The pain Guillen felt from getting plunked for the 13th time this year might have paled in comparison to the pain he would have felt watching his teammates finish out this game. It was almost sheer torture for the crowd of 39,203 at RFK, the few who remained until the bitter end pleading with the home club to make something happen.

It never did. Aside from Gary Bennett’s fifth-inning RBI single off Astros rookie Wandy Rodriguez, the Nationals had zero clutch hits. They didn’t have too many opportunities, either, though they blew a golden one in the eighth in embarrassingly inept fashion.

With runners on the corners and nobody out, Washington needed only one medium-depth fly ball to take the lead. But Brian Schneider, pinch-hitting for Cristian Guzman, grounded out and left Marlon Byrd stranded on third. Church, called on to pinch-hit for starter John Patterson, then tried to check swing on a 1-0 breaking ball from Chad Qualls and wound up tapping it meekly back to the mound for the second out.

“I just brain-[cramped] and left my barrel out there,” Church said. “I just didn’t really focus right there, and I wasn’t able to get my bat out of the way. … I messed up. I was in the perfect situation to end the game.”

Moments later, Brad Wilkerson struck out with a mighty swing on a 3-2 pitch after opening the at-bat ahead 2-0 in the count.

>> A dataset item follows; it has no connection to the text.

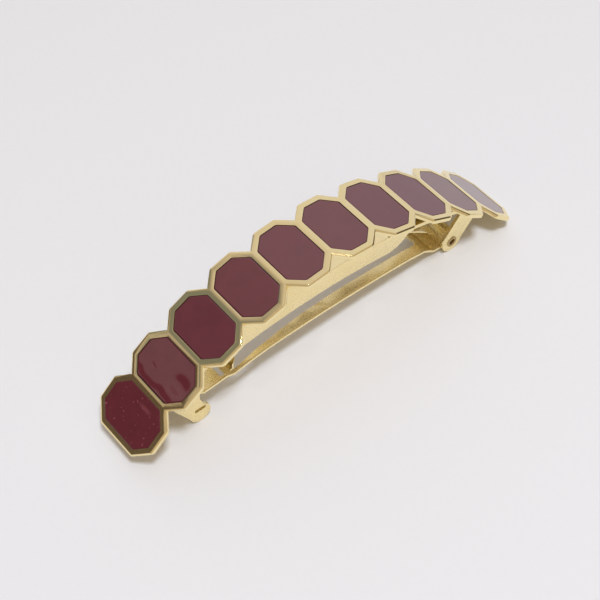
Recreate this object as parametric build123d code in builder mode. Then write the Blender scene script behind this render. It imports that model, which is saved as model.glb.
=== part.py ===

In the dugout, Patterson grabbed his jacket and stormed back through the tunnel to the clubhouse, another brilliant start (eight innings, career-high 10 strikeouts, no walks) wasted.

“No outs, first and third — I thought for sure we were going to get that run in,” he said. “When it didn’t happen, it just seemed to really knock the wind out of the team.”

This, of course, was nothing new for Patterson. He has 12 no-decisions in 18 starts, and despite posting a 1.58 ERA over his last six outings has just one win to show for it. Even the one run he surrendered yesterday wasn’t his fault. Byrd misplayed Lance Berkman’s deep fly ball in the sixth into a double, and Berkman wound up scoring two batters later on a sacrifice fly.

“The ball wasn’t where I thought it was going to be,” Byrd said. “If I take just a little better path to the ball, it would have dropped right down to me.”

And if the Nationals came through with any semblance of an offensive attack, Byrd’s miscue wouldn’t have mattered. That’s not the way things are going right now for Washington, though. Despite the constant imploring of Robinson and McCraw for a better approach to hitting, the message simply isn’t getting through. The Nationals are batting a collective .170 since the All-Star break and not surprisingly have gone 3-8 since then.

They will try to clear their minds today before departing for Atlanta, where perhaps their biggest games of the year await. They may have cleanup hitter Nick Johnson back by then, but as Robinson points out, this team’s problems run far deeper than one injured player.

“Something is missing with this ballclub right now,” Robinson said. “Whatever it is, we’ve got to try to figure out what it is. But something’s missing. This is not the same ballclub that played most of the first half.”